Additionally, some smaller concerns have sprung up about the parking layout. “The parking against the fence is really tight. When I’m pulling out I am afraid I’m going to hit a tree or something. And the trees get the cars dirty [which] makes the cars dusty. It’s so bad,” says Sofia Sanchez ‘21. The overall situation seems to be split, however, with some juniors looking forward to next year and hoping to get a special area to themselves and others satisfied with the current situation.
In order to hear the students’ voice and prepare for future changes, administrators are hard at work with initiatives such as working with Student Council. The current administrative goal is to try to “use student government to get… suggestions consolidated,” explains Mr. Bell. “If we have questions from students about parking or there is something that is unsafe, or something that would be more efficient,” then the school will work hard to implement the changes.
Whatever the case may be, the main rule when it comes to parking is that students need to hold themselves accountable to the new policies and regulations that are being put in place. “With many changes underway this year, we need to be responsible about [parking]. We don’t want to create externalities— things that create noise— or else the no parking signs [on Elena] will be back up,” says Mr. Hall. If there are incidents that “cause problems in that street, the Town will put the no parking signs back in place.”

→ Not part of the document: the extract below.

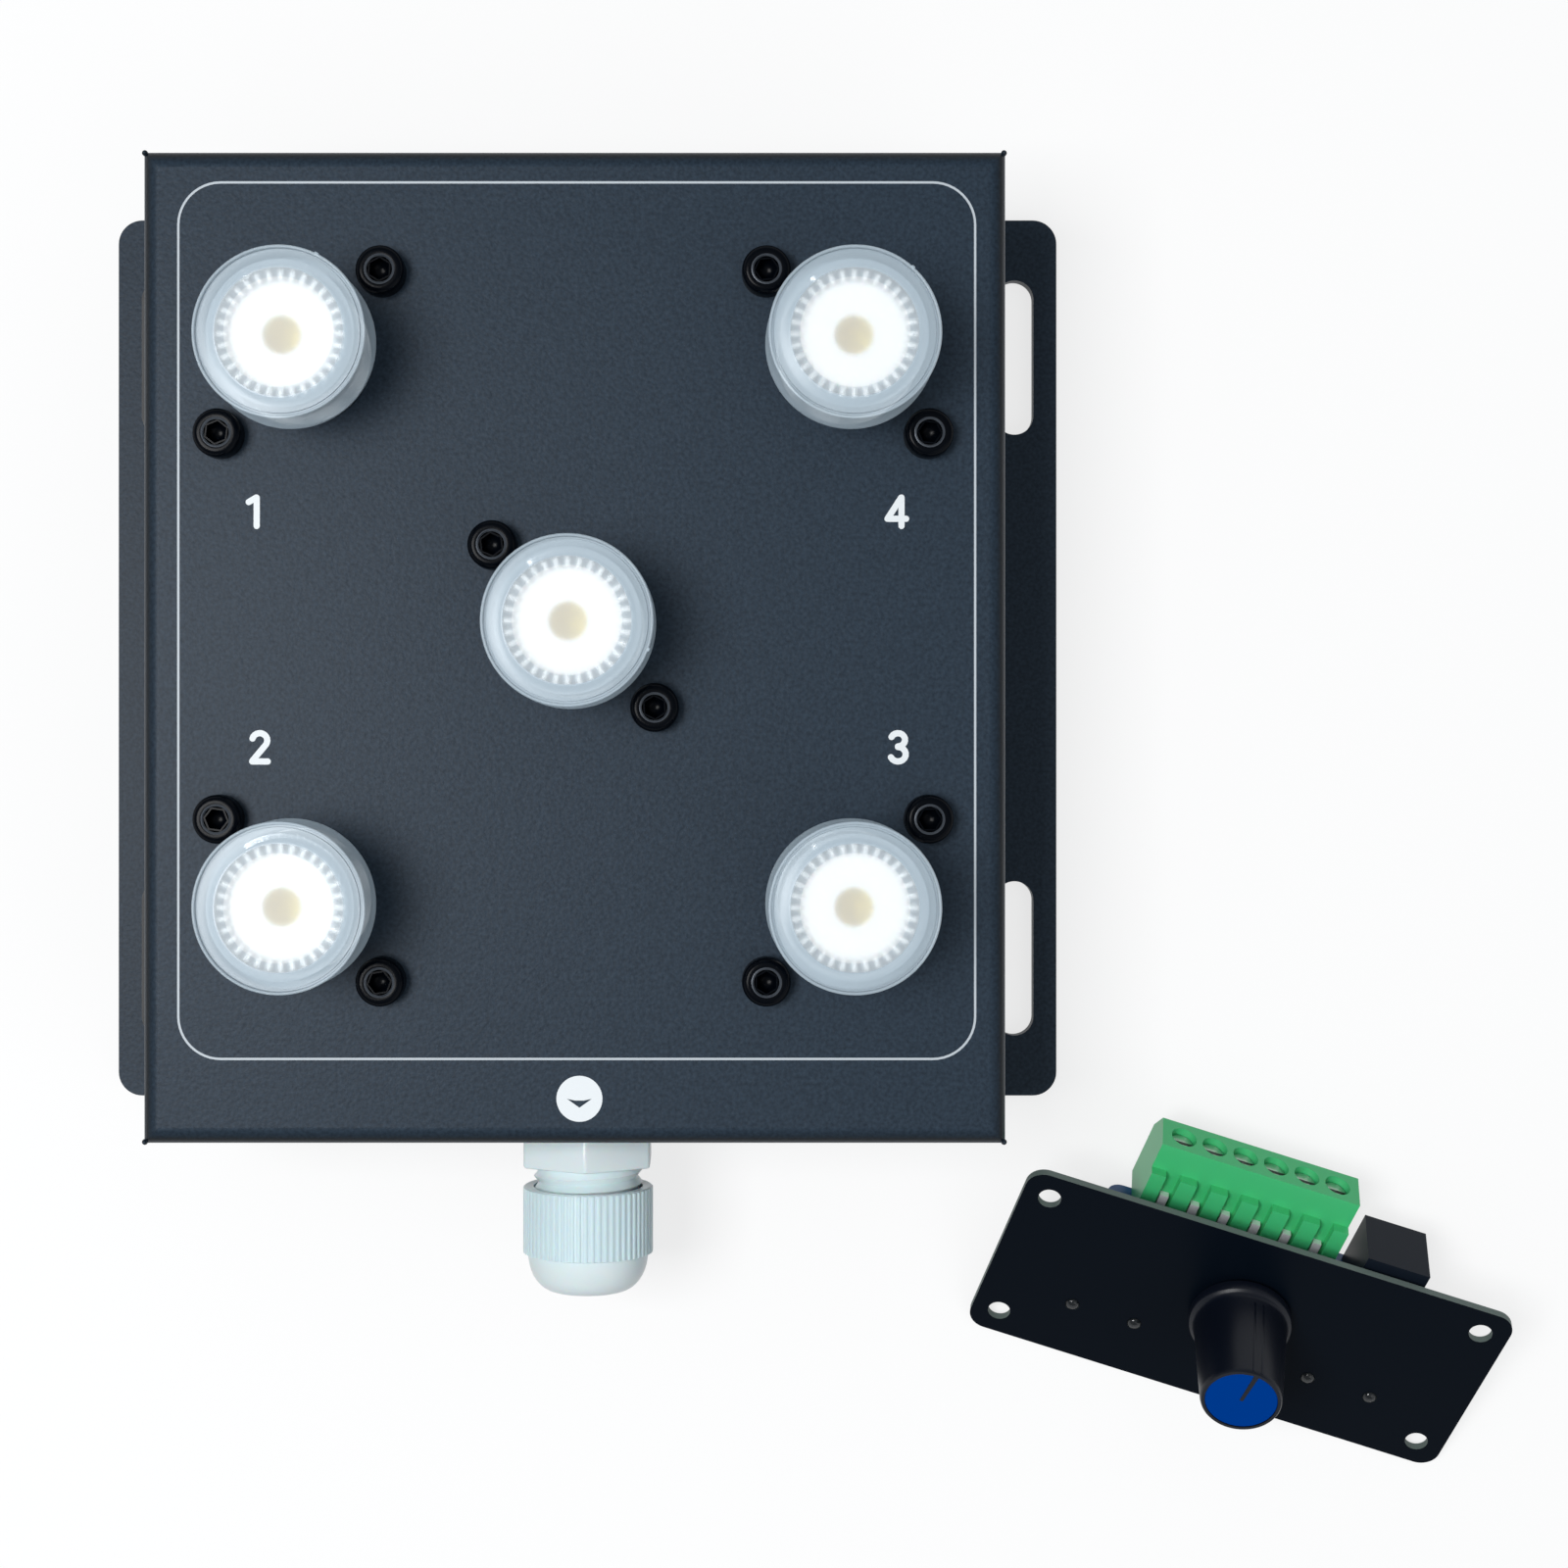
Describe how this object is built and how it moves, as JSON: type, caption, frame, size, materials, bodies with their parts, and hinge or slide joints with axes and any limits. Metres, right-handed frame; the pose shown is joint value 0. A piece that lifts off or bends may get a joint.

Throughout the course of the year, SHP will experiment with parking and try to find the balance between accommodating as many people as possible, including the feedback of the students and teachers, and organizing the layout in accordance with the new changes on campus. Since parking is an issue that affects nearly everyone at the school, the main goal this year will be to find the golden mean among all of the Gators’ voices.